━━━ SUPPLIED INFORMATION

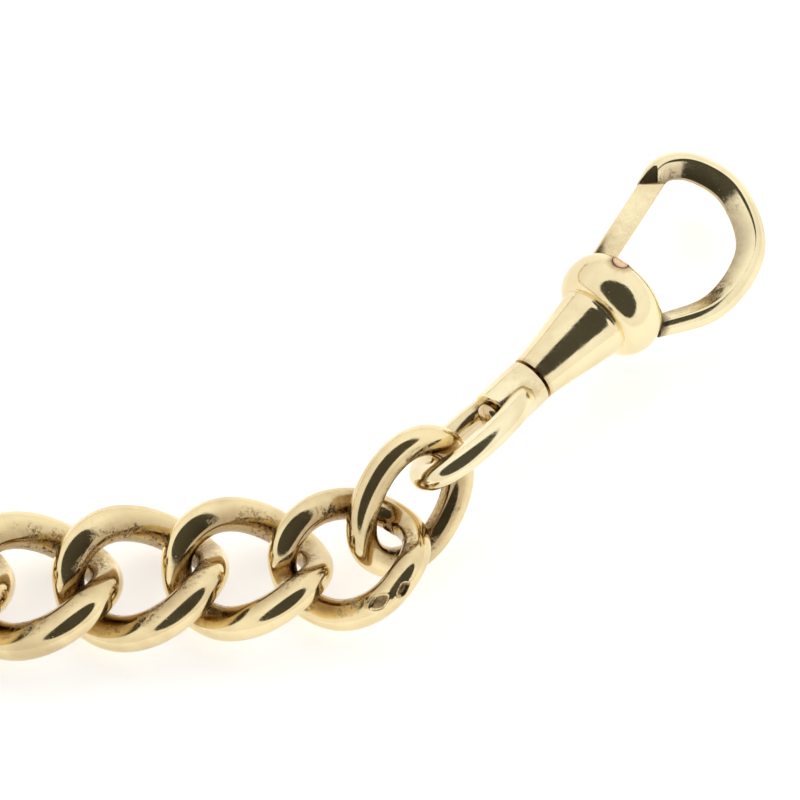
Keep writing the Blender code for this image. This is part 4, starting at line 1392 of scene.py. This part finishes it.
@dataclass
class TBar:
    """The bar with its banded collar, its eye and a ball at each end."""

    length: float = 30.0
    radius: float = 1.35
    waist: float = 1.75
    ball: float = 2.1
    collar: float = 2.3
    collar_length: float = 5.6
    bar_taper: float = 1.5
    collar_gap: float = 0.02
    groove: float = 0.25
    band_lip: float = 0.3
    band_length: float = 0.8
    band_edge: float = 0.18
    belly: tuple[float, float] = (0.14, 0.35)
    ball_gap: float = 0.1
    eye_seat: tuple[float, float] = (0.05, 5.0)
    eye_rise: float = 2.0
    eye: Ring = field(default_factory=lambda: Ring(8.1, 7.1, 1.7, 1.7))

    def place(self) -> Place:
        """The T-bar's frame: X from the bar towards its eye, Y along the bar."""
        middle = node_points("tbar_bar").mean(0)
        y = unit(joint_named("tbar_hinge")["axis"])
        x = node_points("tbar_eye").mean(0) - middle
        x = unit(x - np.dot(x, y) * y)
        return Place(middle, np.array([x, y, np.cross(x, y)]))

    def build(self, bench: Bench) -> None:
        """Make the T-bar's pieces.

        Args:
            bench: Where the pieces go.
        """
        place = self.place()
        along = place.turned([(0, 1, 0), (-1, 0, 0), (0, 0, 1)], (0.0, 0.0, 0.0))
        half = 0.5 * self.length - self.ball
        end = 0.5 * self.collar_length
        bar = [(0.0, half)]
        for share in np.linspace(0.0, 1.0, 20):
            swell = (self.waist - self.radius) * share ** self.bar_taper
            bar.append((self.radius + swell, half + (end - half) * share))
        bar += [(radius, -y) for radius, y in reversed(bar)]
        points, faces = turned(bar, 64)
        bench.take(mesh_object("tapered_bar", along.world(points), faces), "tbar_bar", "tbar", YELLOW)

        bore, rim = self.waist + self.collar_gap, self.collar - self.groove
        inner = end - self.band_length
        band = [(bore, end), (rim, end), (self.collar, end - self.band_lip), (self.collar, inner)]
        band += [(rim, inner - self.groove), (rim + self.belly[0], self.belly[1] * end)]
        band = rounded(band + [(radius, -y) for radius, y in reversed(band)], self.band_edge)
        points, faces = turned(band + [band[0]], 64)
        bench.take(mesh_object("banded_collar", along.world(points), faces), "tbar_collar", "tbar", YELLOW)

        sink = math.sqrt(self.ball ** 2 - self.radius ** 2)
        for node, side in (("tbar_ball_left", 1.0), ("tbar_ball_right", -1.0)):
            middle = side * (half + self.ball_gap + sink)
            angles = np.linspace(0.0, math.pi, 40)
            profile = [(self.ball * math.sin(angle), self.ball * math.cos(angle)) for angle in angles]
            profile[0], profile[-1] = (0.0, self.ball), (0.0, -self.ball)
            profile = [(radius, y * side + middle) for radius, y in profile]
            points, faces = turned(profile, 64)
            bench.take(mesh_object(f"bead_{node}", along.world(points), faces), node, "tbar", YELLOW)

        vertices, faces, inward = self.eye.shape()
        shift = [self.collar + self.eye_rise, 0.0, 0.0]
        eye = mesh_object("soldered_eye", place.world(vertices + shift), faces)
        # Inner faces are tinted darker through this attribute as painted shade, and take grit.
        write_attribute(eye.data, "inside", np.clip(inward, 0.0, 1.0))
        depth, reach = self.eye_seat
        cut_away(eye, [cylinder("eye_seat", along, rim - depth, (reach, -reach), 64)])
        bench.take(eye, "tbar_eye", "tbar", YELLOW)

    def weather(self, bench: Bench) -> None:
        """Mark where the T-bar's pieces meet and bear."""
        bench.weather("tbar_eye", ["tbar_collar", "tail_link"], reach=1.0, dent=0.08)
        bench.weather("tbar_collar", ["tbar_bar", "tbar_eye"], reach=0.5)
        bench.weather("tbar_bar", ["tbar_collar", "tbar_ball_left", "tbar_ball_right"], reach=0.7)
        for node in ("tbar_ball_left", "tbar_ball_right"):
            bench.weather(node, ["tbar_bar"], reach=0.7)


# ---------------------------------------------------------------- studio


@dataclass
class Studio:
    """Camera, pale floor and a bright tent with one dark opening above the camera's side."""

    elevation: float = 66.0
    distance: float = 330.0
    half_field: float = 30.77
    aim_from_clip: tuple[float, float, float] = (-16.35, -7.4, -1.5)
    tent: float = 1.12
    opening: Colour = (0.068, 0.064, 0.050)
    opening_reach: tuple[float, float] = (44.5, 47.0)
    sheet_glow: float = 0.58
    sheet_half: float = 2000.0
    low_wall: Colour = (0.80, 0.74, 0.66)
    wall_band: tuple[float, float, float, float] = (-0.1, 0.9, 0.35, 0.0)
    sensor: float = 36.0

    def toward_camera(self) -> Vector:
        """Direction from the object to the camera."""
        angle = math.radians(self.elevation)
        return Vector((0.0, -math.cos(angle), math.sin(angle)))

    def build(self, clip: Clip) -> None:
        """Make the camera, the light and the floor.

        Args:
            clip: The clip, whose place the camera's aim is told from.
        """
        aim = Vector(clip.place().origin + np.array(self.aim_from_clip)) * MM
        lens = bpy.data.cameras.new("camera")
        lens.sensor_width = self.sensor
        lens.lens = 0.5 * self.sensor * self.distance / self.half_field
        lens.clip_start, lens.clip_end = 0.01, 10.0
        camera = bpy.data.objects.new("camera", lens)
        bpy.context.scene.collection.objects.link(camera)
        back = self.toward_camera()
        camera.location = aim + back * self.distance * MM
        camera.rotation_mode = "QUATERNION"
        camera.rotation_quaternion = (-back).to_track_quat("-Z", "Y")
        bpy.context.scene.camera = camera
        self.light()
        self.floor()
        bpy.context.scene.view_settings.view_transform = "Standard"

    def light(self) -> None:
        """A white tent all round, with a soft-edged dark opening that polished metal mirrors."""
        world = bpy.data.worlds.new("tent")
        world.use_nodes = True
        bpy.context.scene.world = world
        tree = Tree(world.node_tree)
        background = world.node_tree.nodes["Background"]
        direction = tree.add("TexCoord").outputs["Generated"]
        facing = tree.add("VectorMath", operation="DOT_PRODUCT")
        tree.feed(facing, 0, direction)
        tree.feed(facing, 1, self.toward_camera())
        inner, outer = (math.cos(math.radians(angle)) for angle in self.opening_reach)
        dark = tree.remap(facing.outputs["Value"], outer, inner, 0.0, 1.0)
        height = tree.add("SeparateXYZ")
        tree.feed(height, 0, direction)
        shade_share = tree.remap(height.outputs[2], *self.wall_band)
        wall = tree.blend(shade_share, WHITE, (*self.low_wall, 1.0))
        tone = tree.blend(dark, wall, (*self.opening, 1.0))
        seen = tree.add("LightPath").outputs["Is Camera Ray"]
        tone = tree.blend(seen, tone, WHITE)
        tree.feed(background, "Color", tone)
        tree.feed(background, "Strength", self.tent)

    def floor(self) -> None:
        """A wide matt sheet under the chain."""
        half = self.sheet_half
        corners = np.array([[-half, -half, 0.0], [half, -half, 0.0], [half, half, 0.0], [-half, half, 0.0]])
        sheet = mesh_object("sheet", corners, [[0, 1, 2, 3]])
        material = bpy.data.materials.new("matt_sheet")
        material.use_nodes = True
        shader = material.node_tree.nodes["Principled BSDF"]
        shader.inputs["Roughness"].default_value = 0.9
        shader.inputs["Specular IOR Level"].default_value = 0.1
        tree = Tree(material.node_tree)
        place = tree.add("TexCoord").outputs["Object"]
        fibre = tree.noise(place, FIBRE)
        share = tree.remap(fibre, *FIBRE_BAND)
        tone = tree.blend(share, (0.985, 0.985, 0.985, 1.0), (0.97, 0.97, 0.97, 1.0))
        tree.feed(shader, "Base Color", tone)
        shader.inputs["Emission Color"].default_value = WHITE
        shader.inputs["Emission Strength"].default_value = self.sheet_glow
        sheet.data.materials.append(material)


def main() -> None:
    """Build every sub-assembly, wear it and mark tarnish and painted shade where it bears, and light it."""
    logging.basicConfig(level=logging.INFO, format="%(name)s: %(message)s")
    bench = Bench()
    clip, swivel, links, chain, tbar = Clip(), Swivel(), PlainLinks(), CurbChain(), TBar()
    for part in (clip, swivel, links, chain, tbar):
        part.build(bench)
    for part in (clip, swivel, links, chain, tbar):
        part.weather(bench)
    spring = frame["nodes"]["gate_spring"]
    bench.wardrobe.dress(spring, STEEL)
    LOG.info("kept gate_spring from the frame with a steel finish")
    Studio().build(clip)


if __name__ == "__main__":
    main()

━━━━━━

### DO THIS
Everything from the first line above up to and including the line that contains "the T-bar's pieces." should be printed exactly; please print only that.

### SOLUTION TO THIS EXERCISE
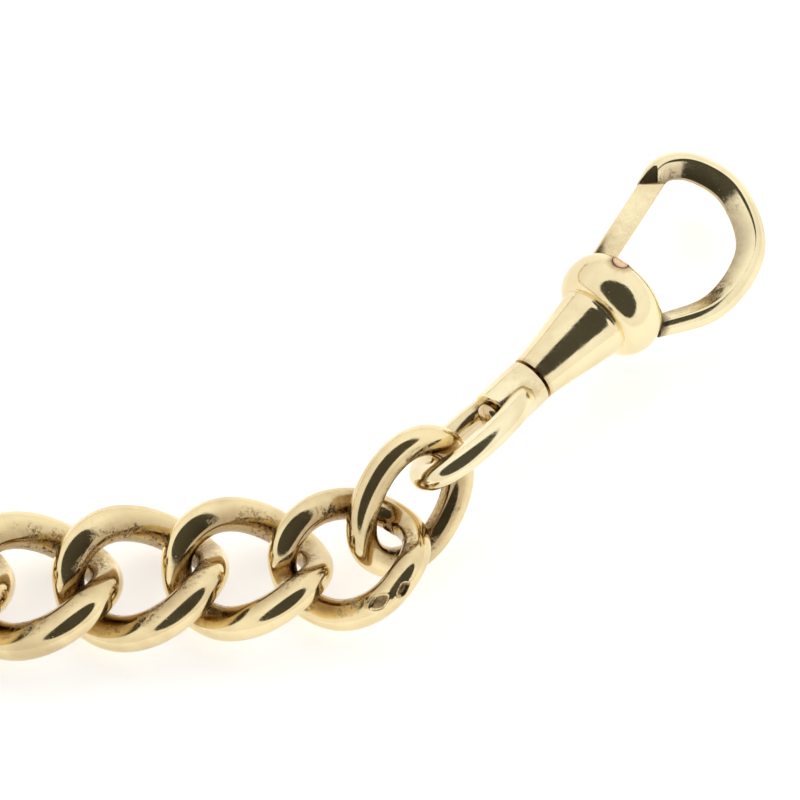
Keep writing the Blender code for this image. This is part 4, starting at line 1392 of scene.py. This part finishes it.
@dataclass
class TBar:
    """The bar with its banded collar, its eye and a ball at each end."""

    length: float = 30.0
    radius: float = 1.35
    waist: float = 1.75
    ball: float = 2.1
    collar: float = 2.3
    collar_length: float = 5.6
    bar_taper: float = 1.5
    collar_gap: float = 0.02
    groove: float = 0.25
    band_lip: float = 0.3
    band_length: float = 0.8
    band_edge: float = 0.18
    belly: tuple[float, float] = (0.14, 0.35)
    ball_gap: float = 0.1
    eye_seat: tuple[float, float] = (0.05, 5.0)
    eye_rise: float = 2.0
    eye: Ring = field(default_factory=lambda: Ring(8.1, 7.1, 1.7, 1.7))

    def place(self) -> Place:
        """The T-bar's frame: X from the bar towards its eye, Y along the bar."""
        middle = node_points("tbar_bar").mean(0)
        y = unit(joint_named("tbar_hinge")["axis"])
        x = node_points("tbar_eye").mean(0) - middle
        x = unit(x - np.dot(x, y) * y)
        return Place(middle, np.array([x, y, np.cross(x, y)]))

    def build(self, bench: Bench) -> None:
        """Make the T-bar's pieces.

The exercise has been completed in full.